In 1951 Churchill’s reception in Washington was not as warm as his wartime visits. A secretary recorded that Truman was “rather abrupt with poor old Winston” and Secretary of State Dean Acheson recalled Churchill pleading for a bigger role in naval affairs, because “for centuries England held the seas against every tyrant so surely we can make room for Britain to play her historic role upon that western sea whose floor is white with the bones of Englishmen.”

Canada was not part of these deliberations, nor was Canada a participant in Prime Minister Churchill’s efforts to engage his wartime colleague, President Dwight Eisenhower, in a common front toward Russia in the 1950s. (The 2004 International Churchill Conference in Bermuda explored that effort.)

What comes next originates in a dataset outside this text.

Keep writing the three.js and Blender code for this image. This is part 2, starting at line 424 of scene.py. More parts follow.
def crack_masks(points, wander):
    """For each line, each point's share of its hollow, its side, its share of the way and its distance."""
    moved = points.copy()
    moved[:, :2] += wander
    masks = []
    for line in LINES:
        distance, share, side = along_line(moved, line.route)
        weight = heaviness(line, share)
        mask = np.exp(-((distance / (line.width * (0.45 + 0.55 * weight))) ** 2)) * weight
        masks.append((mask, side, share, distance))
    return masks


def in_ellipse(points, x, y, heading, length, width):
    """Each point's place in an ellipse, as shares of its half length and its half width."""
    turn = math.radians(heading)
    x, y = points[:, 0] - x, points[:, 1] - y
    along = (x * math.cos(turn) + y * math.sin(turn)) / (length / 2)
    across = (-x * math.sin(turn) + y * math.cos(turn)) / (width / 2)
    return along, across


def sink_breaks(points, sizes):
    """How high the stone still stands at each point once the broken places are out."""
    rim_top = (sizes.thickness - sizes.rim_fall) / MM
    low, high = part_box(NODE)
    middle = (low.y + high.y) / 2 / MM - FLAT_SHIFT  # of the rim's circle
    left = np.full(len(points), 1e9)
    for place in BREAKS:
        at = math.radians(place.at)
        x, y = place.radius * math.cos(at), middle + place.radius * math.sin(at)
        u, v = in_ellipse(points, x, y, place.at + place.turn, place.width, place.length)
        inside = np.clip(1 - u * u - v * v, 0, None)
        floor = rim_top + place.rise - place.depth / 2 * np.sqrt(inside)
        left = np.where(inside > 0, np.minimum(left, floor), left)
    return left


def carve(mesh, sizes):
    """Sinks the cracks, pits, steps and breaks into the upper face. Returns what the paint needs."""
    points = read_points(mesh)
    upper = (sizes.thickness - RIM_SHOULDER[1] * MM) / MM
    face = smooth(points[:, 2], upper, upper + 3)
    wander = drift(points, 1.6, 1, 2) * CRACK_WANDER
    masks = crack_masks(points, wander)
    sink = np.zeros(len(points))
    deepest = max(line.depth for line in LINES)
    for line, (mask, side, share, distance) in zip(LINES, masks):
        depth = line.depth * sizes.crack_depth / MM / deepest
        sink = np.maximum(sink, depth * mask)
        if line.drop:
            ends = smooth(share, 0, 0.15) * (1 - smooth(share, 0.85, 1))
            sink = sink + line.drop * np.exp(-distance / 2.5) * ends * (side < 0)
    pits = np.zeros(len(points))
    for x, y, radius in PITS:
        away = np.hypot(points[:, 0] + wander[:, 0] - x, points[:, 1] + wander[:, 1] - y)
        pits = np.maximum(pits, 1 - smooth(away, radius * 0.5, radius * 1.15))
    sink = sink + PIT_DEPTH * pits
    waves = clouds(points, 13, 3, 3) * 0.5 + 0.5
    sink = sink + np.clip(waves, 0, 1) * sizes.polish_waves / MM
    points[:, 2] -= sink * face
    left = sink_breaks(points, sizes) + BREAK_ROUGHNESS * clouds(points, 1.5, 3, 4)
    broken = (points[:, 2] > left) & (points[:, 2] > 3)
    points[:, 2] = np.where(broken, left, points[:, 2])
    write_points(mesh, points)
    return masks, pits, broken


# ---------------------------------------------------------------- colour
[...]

Throughout the succeeding decades such concepts as the “linchpin,” like the Anglo-American Special Relationship, grew increasingly irrelevant. Although Britain was a nuclear power, the stand-off between the United States and the Soviet Union dominated world attention and the British seemed to have influence only when they supported American goals. Events like the Suez Crisis, during which the U.S. sided with the Soviets in demanding withdrawal of an Anglo-French expedition to recover the nationalized Suez Canal, illustrated quite different national interests.

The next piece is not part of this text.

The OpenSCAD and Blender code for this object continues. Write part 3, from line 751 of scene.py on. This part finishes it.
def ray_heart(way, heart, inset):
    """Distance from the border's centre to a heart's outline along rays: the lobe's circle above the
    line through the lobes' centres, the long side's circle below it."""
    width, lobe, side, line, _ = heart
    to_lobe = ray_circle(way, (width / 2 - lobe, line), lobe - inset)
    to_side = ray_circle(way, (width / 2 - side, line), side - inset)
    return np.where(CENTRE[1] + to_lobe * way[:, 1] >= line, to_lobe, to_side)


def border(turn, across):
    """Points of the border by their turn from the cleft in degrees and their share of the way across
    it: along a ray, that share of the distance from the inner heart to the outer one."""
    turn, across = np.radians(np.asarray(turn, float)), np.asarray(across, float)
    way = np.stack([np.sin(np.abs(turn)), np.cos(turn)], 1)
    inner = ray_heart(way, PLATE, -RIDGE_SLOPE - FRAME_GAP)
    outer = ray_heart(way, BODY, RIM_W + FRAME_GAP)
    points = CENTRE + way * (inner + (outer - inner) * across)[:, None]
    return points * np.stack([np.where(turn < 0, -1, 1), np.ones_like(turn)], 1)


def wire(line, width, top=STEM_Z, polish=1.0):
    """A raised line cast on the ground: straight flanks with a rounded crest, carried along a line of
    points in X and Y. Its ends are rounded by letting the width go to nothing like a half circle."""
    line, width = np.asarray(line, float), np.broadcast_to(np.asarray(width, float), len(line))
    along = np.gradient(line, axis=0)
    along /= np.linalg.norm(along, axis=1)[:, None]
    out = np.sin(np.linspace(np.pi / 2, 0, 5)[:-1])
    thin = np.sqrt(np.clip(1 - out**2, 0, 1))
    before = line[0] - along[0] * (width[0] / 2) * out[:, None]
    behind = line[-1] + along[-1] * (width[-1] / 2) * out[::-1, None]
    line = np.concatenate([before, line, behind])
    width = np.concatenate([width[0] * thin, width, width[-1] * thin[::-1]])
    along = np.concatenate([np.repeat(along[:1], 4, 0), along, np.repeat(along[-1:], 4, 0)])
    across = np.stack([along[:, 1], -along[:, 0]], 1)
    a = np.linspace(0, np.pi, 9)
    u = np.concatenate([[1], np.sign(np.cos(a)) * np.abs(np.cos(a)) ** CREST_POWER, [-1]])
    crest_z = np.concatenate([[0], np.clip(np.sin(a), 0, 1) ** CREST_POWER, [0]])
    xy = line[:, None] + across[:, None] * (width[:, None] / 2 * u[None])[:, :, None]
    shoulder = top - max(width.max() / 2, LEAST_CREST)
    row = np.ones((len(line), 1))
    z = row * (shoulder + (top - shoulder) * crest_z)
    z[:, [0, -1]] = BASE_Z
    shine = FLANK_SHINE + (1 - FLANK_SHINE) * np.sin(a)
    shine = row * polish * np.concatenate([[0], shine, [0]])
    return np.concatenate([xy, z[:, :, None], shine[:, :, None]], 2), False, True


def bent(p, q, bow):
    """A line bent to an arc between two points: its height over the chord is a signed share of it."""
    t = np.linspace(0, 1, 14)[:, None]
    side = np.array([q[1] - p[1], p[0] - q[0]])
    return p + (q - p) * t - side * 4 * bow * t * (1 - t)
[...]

In the 1960s Canada’s relationship with her southern neighbour became somewhat strained. Prime Minister John Diefenbaker and President John F. Kennedy did not much like each other, and Prime Minister Lester Pearson angered President Lyndon Johnson by refusing to support American actions in Vietnam. At the time it was noted in all countries that President Johnson was one of the few world leaders who did not attend Sir Winston Churchill’s funeral.

Prime Minister Pierre Trudeau and President Richard Nixon had nothing in common, and Trudeau’s nationalist energy policy annoyed Americans. In order not to offend Quebec sovereignists Trudeau also kept his distance from Britain, other than to “bring home” Canada’s constitution.

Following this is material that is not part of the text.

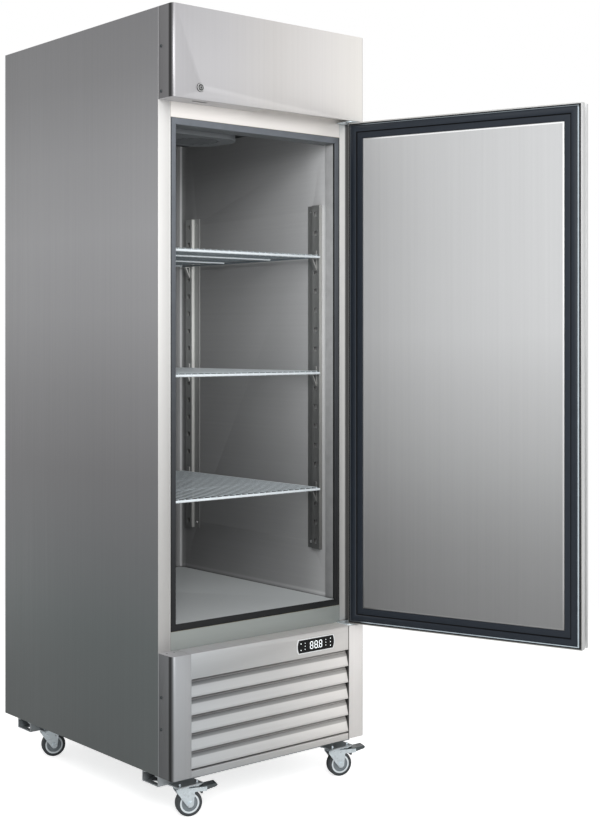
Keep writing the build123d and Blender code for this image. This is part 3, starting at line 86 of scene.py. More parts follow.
class FreezerSizes(bpy.types.PropertyGroup):
    """Sizes of the fine pieces, in metres."""

    wire_diameter: length("Shelf wire", "Thickness of the shelf's thin wires", 0.0034)
    wire_pitch: length("Wire pitch", "From one thin wire to the next", 0.0215)
    wire_bend: length("Wire bend", "Radius at which the wires turn down over the front", 0.0030)
    side_rod: length("Side rod", "Thickness of the rods down the shelf's sides", 0.0062)
    cross_rod: length("Cross rod", "Thickness of the rods under the wires", 0.0048)
    front_rod: length("Front rod", "Thickness of the rod under the wires' front bends", 0.0074)
    tyre_thickness: length("Tyre", "Thickness of the tyre on its wheel centre", 0.0085)
    tyre_shoulder: length("Tyre shoulder", "Rounding of the tyre's outer edges", 0.0045)
    hub_ring: length("Hub ring", "Width of the light ring round the wheel centre", 0.0048)
    hub_dish: length("Hub dish", "Depth of the dish in the wheel centre", 0.0028)
    hub_boss: length("Hub boss", "Radius of the boss round the axle", 0.0088)
    screw_dome: length("Screw dome", "Rounding of the screw heads", 0.0011)
    screw_slot: length("Screw slot", "Width of the arms of the cross in the screw heads", 0.0011)
    sheet_edge: length("Sheet edge", "Rounding of the folded sheets' edges", 0.0006)
    panel_edge: length("Panel edge", "Rounding of the edge of the door's raised panel", 0.0014)
    digit_height: length("Digit height", "Height of the figures on the display", 0.0190)
    digit_stroke: length("Digit stroke", "Width of a figure's bars", 0.0028)


class FreezerColours(bpy.types.PropertyGroup):
    """Colours of the finishes."""

    front_steel: colour("Front steel", "Header, grille and posts", "ece9e7")
    door_steel: colour("Door steel", "Outside of the door", "cfd0d0")
    # The same steel as the front's, painted darker: painted shade and a painted dark reflection on the side sheets.
    side_steel: colour("Side steel", "Side sheets and top", "99999b")
    # The side sheets' steel painted near white where their folded front edges face the light: painted light.
    stile_steel: colour("Stile steel", "Front edges of the side sheets", "f4f3f1")
    # Lightened over the steel's own colour: painted light that cancels the header's shadow on the upper rail.
    rail_steel: colour("Rail steel", "Rails over and under the doorway", "f6f2ee")
    # Set near white: painted light for the little light inside the cabinet, under the painted shade of its tones.
    liner_steel: colour("Liner steel", "Inside of the cabinet", "f4f5f6")
    door_liner_steel: colour("Door liner steel", "Inner panel of the door", "c6c7c8")
    # Painted highlight on the rolled edge of the door's raised panel.
    door_liner_edge_highlight: colour("Door liner edge", "Rolled edge of the door's raised panel", "f6f7f7")
    standard_steel: colour("Standard steel", "Slotted standards and shelf clips", "b9bbba")
    # The standards' steel painted near white on the folds that face the front: painted light.
    standard_fold: colour("Standard fold", "Front folds of the standards and clips", "f4f4f0")
    galvanised: colour("Galvanised", "Back sheet, base and rails under the cabinet", "a8adb0")
    plated: colour("Plated steel", "Caster forks, hinge brackets and arms", "d5dee3")
    breaker: colour("Breaker plastic", "Plastic strip round the doorway", "757a81")
    breaker_return: colour("Breaker return", "Inward face of the strip round the doorway", "d6d7d8")
    gasket: colour("Gasket rubber", "Door gasket", "1b222b")
    # Painted highlight on the gasket's ridge.
    gasket_highlight: colour("Gasket line", "Shiny ridge of the door gasket", "b9c5cd")
    # Painted shade on the gasket's outer lip and in its groove.
    gasket_groove_shade: colour("Gasket groove", "Outer lip and groove of the door gasket", "040507")
    wire_coat: colour("Wire coating", "Epoxy on the shelf wires", "eaf2f6")
    wire_shade: colour("Wire shade", "Side rods and undersides of the shelf wires", "78838a")
    # Dark grey plastic set lighter as painted light where little light reaches under the ceiling; its upper part
    # carries painted shade.
    shroud: colour("Shroud plastic", "False ceiling and fan shroud", "696d70")
    dark_plastic: colour("Dark plastic", "Fans, gland and electrical box", "22252a")
    display: colour("Display", "Face of the temperature display", "060607")
    bezel: colour("Bezel", "Rim of the temperature control", "e9ebec")
    figure: colour("Figures", "Lit figures and marks on the display", "eef4f6")
    chrome: colour("Lock chrome", "Lock's collar and plug", "d5d6d6")
    tyre: colour("Tyre", "Caster tyres", "33373a")
    hub: colour("Wheel centre", "Caster wheel centres", "7b8388")
    hub_ring: colour("Wheel ring", "Light ring round the wheel centres", "dbe2e6")
    pedal: colour("Brake pedal", "Brake pedals of the front casters", "3c4345")
    dark_screw: colour("Cheek screws", "Screws in the sides of the header and posts", "4c5153")
    foam: colour("Insulation", "Foam between the sheets", "d9c79a")
    aluminium: colour("Fin aluminium", "Fins of the coils", "b4b8ba")
    copper: colour("Copper", "Refrigerant pipes", "b8734a")
    enamel: colour("Enamel", "Compressor", "17181a")
    floor: colour("Floor", "Floor and surroundings", "f4f4f3")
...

Prime Minister Brian Mulroney was an enthusiastic junior partner in the reborn special relationship between Margaret Thatcher and Ronald Reagan, and he was even closer to the first President Bush. Canada’s Conservative Party has historically preferred Imperial Preference and ties to the “Mother Country” over any reciprocity arrangement with the United States, so Mulroney’s Conservative predecessors were probably “spinning in their graves” over his policies, particularly the North American Free Trade Agreement (NAFTA).

Many Canadians were surprised when the second President Bush, with British Prime Minister Tony Blair in the Congressional Gallery, called Britain “America’s best friend,” but it is likely that Prime Minster Jean Chrétien of Canada did not care. There was little support in Canada for any involvement in Iraq, although there was equally little dissent when Canada joined Britain, the United States and other NATO countries in Afghanistan.

Today it is doubtful if many citizens of the “Anglosphere” have much understanding of the history of the linchpin or the Special Relationship. The Churchill Centre explored the latter (there was little mention of the former) at its 2011 conference in London, but at least one speaker bluntly labelled the concept irrelevant. He pointed out that Barack Obama’s roots are in Hawaii and Indonesia and that when he thinks of “that western sea” he probably envsions the Pacific.

Britain’s attention is now directed towards Europe and the European Union. As they eye the precarious course of the euro, many Britons express happiness over their decades-old decision to keep their own currency. In Canada there is no present interest in a linchpin role, and Canadian eyes are increasingly focused on Asia. The politics of the Keystone XL oil pipeline in the United States resulted in a high-profile trade visit by Prime Minister Stephen Harper to China, and talks of a Sino-Canadian free trade treaty. At the same time China’s “president-in-waiting” was visiting Washington, despite Chinese-American competition for economic and cultural influence.

The linchpin, like the Special Relationship, still has its uses. On March 14th, the British Prime Minister was visiting Washington, and in London The Times ran a front-page story: “The New Special Relationship: This Time It’s Personal.” But behind this warm relationship, the trappings, and the wining and dining of the cultural and political glitterati lies a substantive truth expressed by the Prime Minister: “The special relationship survives because it is based on common interests and common values.”

It is also based on a noble history. Therein perhaps lies an important role of The Churchill Centre and Societies: to remind our citizens and future generations of the great panoply of the good done by this historic relationship and that together we can enjoy an even greater future.